**REQUIREMENT**
Reproduce the first line and every line after it, exactly, through the one containing "axis in degrees.". Leave out the rest.

________________________________________

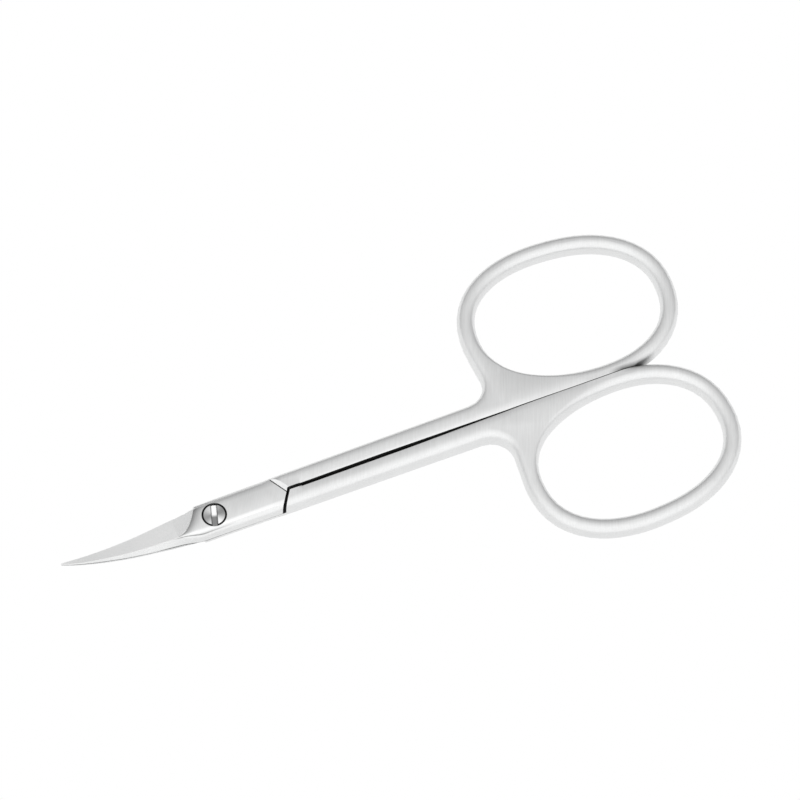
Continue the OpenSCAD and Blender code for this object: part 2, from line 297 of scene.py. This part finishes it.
def place_mm(tree):
    """The place on the piece as x, y and z in mm."""
    place = tree.nodes.new("ShaderNodeTexCoord")
    parts = tree.nodes.new("ShaderNodeSeparateXYZ")
    tree.links.new(place.outputs["Object"], parts.inputs["Vector"])
    return [calc(tree, "MULTIPLY", parts.outputs[axis], 1000) for axis in "XYZ"]


def steel(name, tone, roughness, turn, lines, stretch, tilt, spread, share=None, relief=None):
    """A steel finish: tone and roughness, and a grain turned from the X axis in degrees.

    Lines is how many scratches lie in a millimetre, stretch how short they are, tilt how deep and
    spread how much the roughness changes. Share and relief are functions that get the node tree.
    Share returns what part of the tone is left at each place, and relief a height in mm.
    """
    made = bpy.data.materials.new(name)
    made.use_nodes = True
    tree = made.node_tree
    nodes, links = tree.nodes, tree.links
    shader = nodes["Principled BSDF"]
    shader.inputs["Metallic"].default_value = 1.0
    place = nodes.new("ShaderNodeTexCoord")
    grain = nodes.new("ShaderNodeGroup")
    grain.node_tree = GRAIN
    grain.inputs["Turn"].default_value = math.radians(-turn)
    grain.inputs["Lines per mm"].default_value = lines
    grain.inputs["Stretch"].default_value = stretch
    links.new(place.outputs["Object"], grain.inputs["Vector"])
    shade = nodes.new("ShaderNodeMapRange")
    shade.inputs["To Min"].default_value = roughness - spread
    shade.inputs["To Max"].default_value = roughness + spread
    links.new(grain.outputs["Lines"], shade.inputs["Value"])
    links.new(shade.outputs["Result"], shader.inputs["Roughness"])
    worn = calc(tree, "MULTIPLY_ADD", grain.outputs["Lines"], LINES_TO_PATCHES,
                grain.outputs["Patches"])
    level = calc(tree, "MULTIPLY_ADD", worn, GRAIN_TONE * tone, PLAIN_TONE * tone)
    if share:
        level = calc(tree, "MULTIPLY", level, share(tree))
    colour = nodes.new("ShaderNodeCombineColor")
    for channel, cast in (("Red", 0.995), ("Green", 1.0), ("Blue", 1.0)):
        links.new(calc(tree, "MULTIPLY", level, cast), colour.inputs[channel])
    links.new(colour.outputs["Color"], shader.inputs["Base Color"])
    height = calc(tree, "MULTIPLY", grain.outputs["Lines"], SCRATCH_DEPTH * tilt)
    if relief:
        height = calc(tree, "ADD", height, relief(tree))
    bump = nodes.new("ShaderNodeBump")
    bump.inputs["Strength"].default_value = 1.0
    bump.inputs["Distance"].default_value = MM
    links.new(height, bump.inputs["Height"])
    links.new(bump.outputs["Normal"], shader.inputs["Normal"])
    print("finish:", name, "| tone", tone, "| roughness", roughness)
    return made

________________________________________

**ANSWER TO THE EXERCISE**
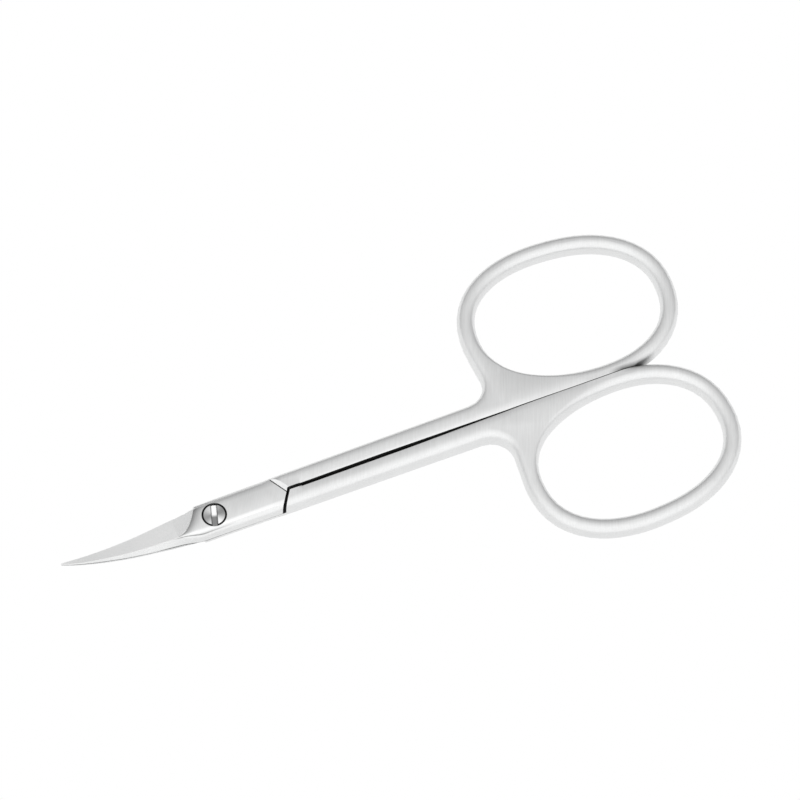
Continue the OpenSCAD and Blender code for this object: part 2, from line 297 of scene.py. This part finishes it.
def place_mm(tree):
    """The place on the piece as x, y and z in mm."""
    place = tree.nodes.new("ShaderNodeTexCoord")
    parts = tree.nodes.new("ShaderNodeSeparateXYZ")
    tree.links.new(place.outputs["Object"], parts.inputs["Vector"])
    return [calc(tree, "MULTIPLY", parts.outputs[axis], 1000) for axis in "XYZ"]


def steel(name, tone, roughness, turn, lines, stretch, tilt, spread, share=None, relief=None):
    """A steel finish: tone and roughness, and a grain turned from the X axis in degrees.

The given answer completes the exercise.